Aqui chegamos a uma questão decisiva: a verdade histórica. Vivemos um tempo em que se disseminou a ideia de que tudo é narrativa, de que não há fatos, apenas versões. Essa noção, impulsionada por correntes pós-modernas e apropriada pela extrema-direita, corrói a consciência histórica. Mas existe, sim, verdade. Houve um golpe militar em 1964, não uma revolução. Houve uma tentativa de golpe em 2023/2024, e em 2025 houve o julgamento de seus articuladores, não uma mera “crise institucional”.
Tratar esses acontecimentos como fatos históricos não significa negar a complexidade ou as contradições, mas afirmar que há uma realidade objetiva que não pode ser relativizada ao sabor de interesses de classe. A história não é um campo neutro de narrativas, é uma disputa pela verdade. E quando a mentira se organiza, seja chamando ditadura de “revolução”, seja pintando golpistas como perseguidos, o silêncio da escola se torna cumplicidade.

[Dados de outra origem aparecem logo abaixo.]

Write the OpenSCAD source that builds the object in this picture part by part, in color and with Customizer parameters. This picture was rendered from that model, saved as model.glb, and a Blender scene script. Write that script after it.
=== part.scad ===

É nesse ponto que entra a função social da educação. A escola deve garantir às novas gerações os instrumentos para compreender a realidade e transformá-la. Isso inclui inscrever nos currículos e nos livros didáticos o julgamento de Bolsonaro como marco da defesa da democracia brasileira. Não como rodapé, mas como lição histórica e pedagógica. A escola deve formar consciência crítica, mostrar às novas gerações que a democracia não é dada, mas conquistada e defendida.
Clareza da envergadura
Estamos, com razão, embalados, talvez até em êxtase, diante desse resultado histórico. É justo, porque se trata de uma grande conquista, uma vitória sem precedentes da democracia brasileira. Mas exatamente por isso precisamos ter clareza da envergadura do que aconteceu. Não basta comemorar, é nossa responsabilidade dar consequências a esse julgamento e sustentar sua memória, para que não seja diluído ou relativizado.
Se não fizermos isso, corremos o risco de ver esse episódio ser apagado ou distorcido, como ocorreu com 1964. Daqui a algumas décadas, podem tentar convencer nossos filhos e netos de que o julgamento não passou de disputa política ou de que os condenados eram inocentes. Essa é a lógica do revisionismo, desfigurar a verdade para legitimar a barbárie.
O julgamento dos golpistas é, portanto, uma vitória da luta de classes em favor da democracia. Mas a luta para que essa vitória se torne memória coletiva ainda está em aberto. A extrema-direita disputa a linguagem, o currículo, a narrativa. Cabe à escola disputar a verdade. Só assim a lição desse setembro de 2025 cumprirá seu papel histórico e pedagógico: ensinar que a democracia só sobrevive quando é defendida com memória, com organização e com luta.
Rosana Alves, é professora, historiadora e pedagoga. Atualmente coordenadora pedagógica na rede Municipal de Ensino de São Paulo. Mestra em Filosofia e História da Educação pela Unicamp. Membro da direção Municipal do PCdoB São Paulo.